§ **What you will do**
The data below is to be returned in full and exactly.

## Start

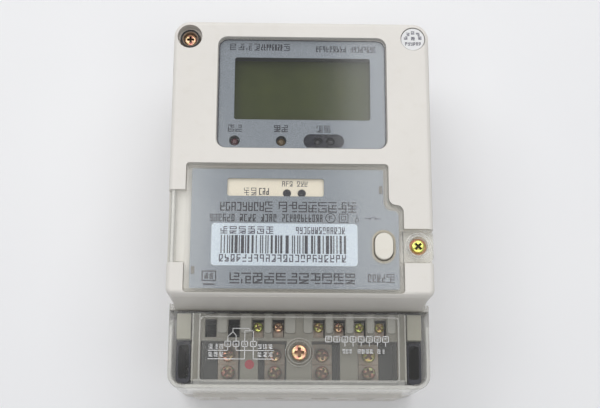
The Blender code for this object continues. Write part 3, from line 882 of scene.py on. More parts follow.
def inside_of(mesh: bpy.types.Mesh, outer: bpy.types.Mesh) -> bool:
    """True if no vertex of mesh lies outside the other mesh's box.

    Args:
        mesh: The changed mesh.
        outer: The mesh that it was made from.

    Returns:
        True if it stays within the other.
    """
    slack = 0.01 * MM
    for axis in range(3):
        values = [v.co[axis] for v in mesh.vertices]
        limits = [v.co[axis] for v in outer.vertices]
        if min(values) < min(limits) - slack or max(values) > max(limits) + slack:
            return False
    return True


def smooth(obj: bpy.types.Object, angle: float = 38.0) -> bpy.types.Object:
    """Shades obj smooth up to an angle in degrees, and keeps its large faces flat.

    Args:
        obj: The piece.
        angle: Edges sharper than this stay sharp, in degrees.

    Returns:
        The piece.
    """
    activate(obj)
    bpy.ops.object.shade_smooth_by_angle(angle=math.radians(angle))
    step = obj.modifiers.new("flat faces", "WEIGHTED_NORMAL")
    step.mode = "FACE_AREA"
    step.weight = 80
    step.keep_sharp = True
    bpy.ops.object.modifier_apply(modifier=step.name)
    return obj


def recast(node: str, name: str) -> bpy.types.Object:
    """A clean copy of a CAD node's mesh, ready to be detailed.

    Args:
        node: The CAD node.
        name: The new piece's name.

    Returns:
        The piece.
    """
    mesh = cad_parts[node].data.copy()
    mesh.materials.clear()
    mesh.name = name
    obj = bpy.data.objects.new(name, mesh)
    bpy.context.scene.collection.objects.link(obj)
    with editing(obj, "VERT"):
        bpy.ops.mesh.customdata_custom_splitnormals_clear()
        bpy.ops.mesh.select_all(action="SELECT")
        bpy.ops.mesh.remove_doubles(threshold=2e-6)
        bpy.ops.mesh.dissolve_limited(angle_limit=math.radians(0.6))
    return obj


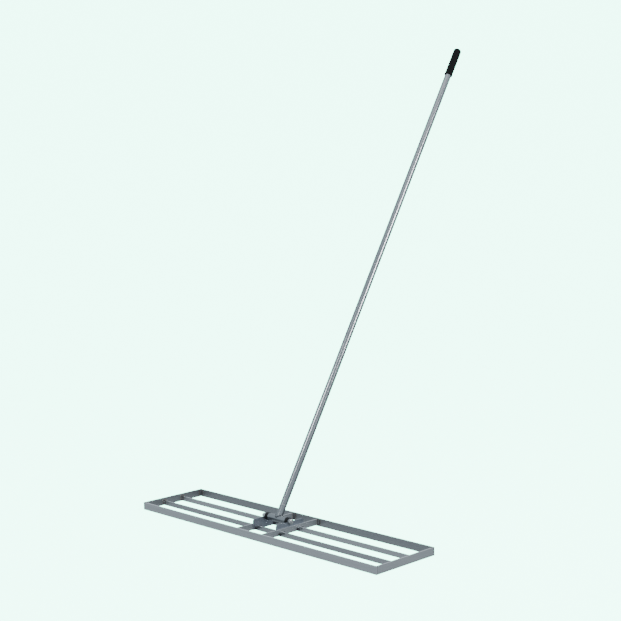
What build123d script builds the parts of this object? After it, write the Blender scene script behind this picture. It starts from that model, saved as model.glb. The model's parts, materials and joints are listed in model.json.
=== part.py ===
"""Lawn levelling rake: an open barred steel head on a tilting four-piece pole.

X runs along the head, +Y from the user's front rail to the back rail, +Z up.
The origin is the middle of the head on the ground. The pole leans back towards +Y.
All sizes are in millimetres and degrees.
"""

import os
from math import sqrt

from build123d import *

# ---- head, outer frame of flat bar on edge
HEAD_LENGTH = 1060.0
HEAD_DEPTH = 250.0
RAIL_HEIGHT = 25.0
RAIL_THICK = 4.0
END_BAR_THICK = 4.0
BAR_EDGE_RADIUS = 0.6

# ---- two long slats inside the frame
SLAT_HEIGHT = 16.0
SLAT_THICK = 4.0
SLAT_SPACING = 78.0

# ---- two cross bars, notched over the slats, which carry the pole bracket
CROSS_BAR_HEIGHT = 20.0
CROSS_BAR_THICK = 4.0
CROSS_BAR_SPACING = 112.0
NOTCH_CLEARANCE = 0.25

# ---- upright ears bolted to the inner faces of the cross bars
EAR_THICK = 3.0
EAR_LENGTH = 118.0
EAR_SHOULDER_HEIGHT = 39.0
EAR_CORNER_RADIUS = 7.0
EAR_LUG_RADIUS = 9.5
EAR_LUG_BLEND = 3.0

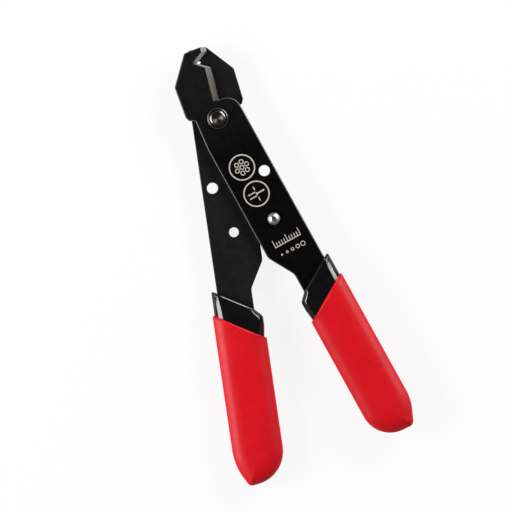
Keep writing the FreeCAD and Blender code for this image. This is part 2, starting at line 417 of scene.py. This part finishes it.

## End

§ **Answer below**
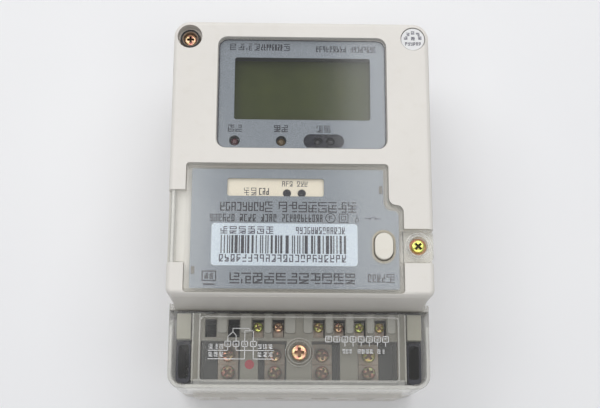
The Blender code for this object continues. Write part 3, from line 882 of scene.py on. More parts follow.
def inside_of(mesh: bpy.types.Mesh, outer: bpy.types.Mesh) -> bool:
    """True if no vertex of mesh lies outside the other mesh's box.

    Args:
        mesh: The changed mesh.
        outer: The mesh that it was made from.

    Returns:
        True if it stays within the other.
    """
    slack = 0.01 * MM
    for axis in range(3):
        values = [v.co[axis] for v in mesh.vertices]
        limits = [v.co[axis] for v in outer.vertices]
        if min(values) < min(limits) - slack or max(values) > max(limits) + slack:
            return False
    return True


def smooth(obj: bpy.types.Object, angle: float = 38.0) -> bpy.types.Object:
    """Shades obj smooth up to an angle in degrees, and keeps its large faces flat.

    Args:
        obj: The piece.
        angle: Edges sharper than this stay sharp, in degrees.

    Returns:
        The piece.
    """
    activate(obj)
    bpy.ops.object.shade_smooth_by_angle(angle=math.radians(angle))
    step = obj.modifiers.new("flat faces", "WEIGHTED_NORMAL")
    step.mode = "FACE_AREA"
    step.weight = 80
    step.keep_sharp = True
    bpy.ops.object.modifier_apply(modifier=step.name)
    return obj


def recast(node: str, name: str) -> bpy.types.Object:
    """A clean copy of a CAD node's mesh, ready to be detailed.

    Args:
        node: The CAD node.
        name: The new piece's name.

    Returns:
        The piece.
    """
    mesh = cad_parts[node].data.copy()
    mesh.materials.clear()
    mesh.name = name
    obj = bpy.data.objects.new(name, mesh)
    bpy.context.scene.collection.objects.link(obj)
    with editing(obj, "VERT"):
        bpy.ops.mesh.customdata_custom_splitnormals_clear()
        bpy.ops.mesh.select_all(action="SELECT")
        bpy.ops.mesh.remove_doubles(threshold=2e-6)
        bpy.ops.mesh.dissolve_limited(angle_limit=math.radians(0.6))
    return obj


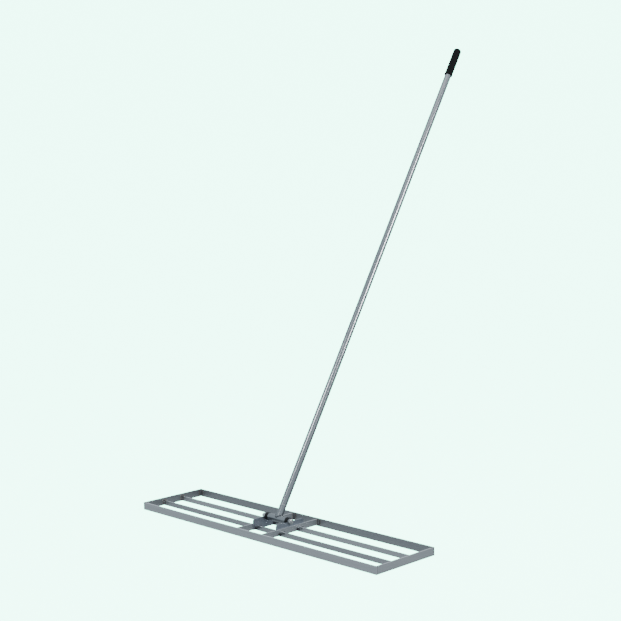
What build123d script builds the parts of this object? After it, write the Blender scene script behind this picture. It starts from that model, saved as model.glb. The model's parts, materials and joints are listed in model.json.
=== part.py ===
"""Lawn levelling rake: an open barred steel head on a tilting four-piece pole.

X runs along the head, +Y from the user's front rail to the back rail, +Z up.
The origin is the middle of the head on the ground. The pole leans back towards +Y.
All sizes are in millimetres and degrees.
"""

import os
from math import sqrt

from build123d import *

# ---- head, outer frame of flat bar on edge
HEAD_LENGTH = 1060.0
HEAD_DEPTH = 250.0
RAIL_HEIGHT = 25.0
RAIL_THICK = 4.0
END_BAR_THICK = 4.0
BAR_EDGE_RADIUS = 0.6

# ---- two long slats inside the frame
SLAT_HEIGHT = 16.0
SLAT_THICK = 4.0
SLAT_SPACING = 78.0

# ---- two cross bars, notched over the slats, which carry the pole bracket
CROSS_BAR_HEIGHT = 20.0
CROSS_BAR_THICK = 4.0
CROSS_BAR_SPACING = 112.0
NOTCH_CLEARANCE = 0.25

# ---- upright ears bolted to the inner faces of the cross bars
EAR_THICK = 3.0
EAR_LENGTH = 118.0
EAR_SHOULDER_HEIGHT = 39.0
EAR_CORNER_RADIUS = 7.0
EAR_LUG_RADIUS = 9.5
EAR_LUG_BLEND = 3.0

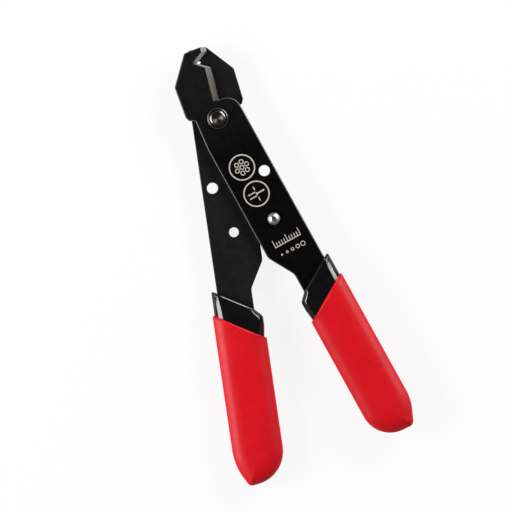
Keep writing the FreeCAD and Blender code for this image. This is part 2, starting at line 417 of scene.py. This part finishes it.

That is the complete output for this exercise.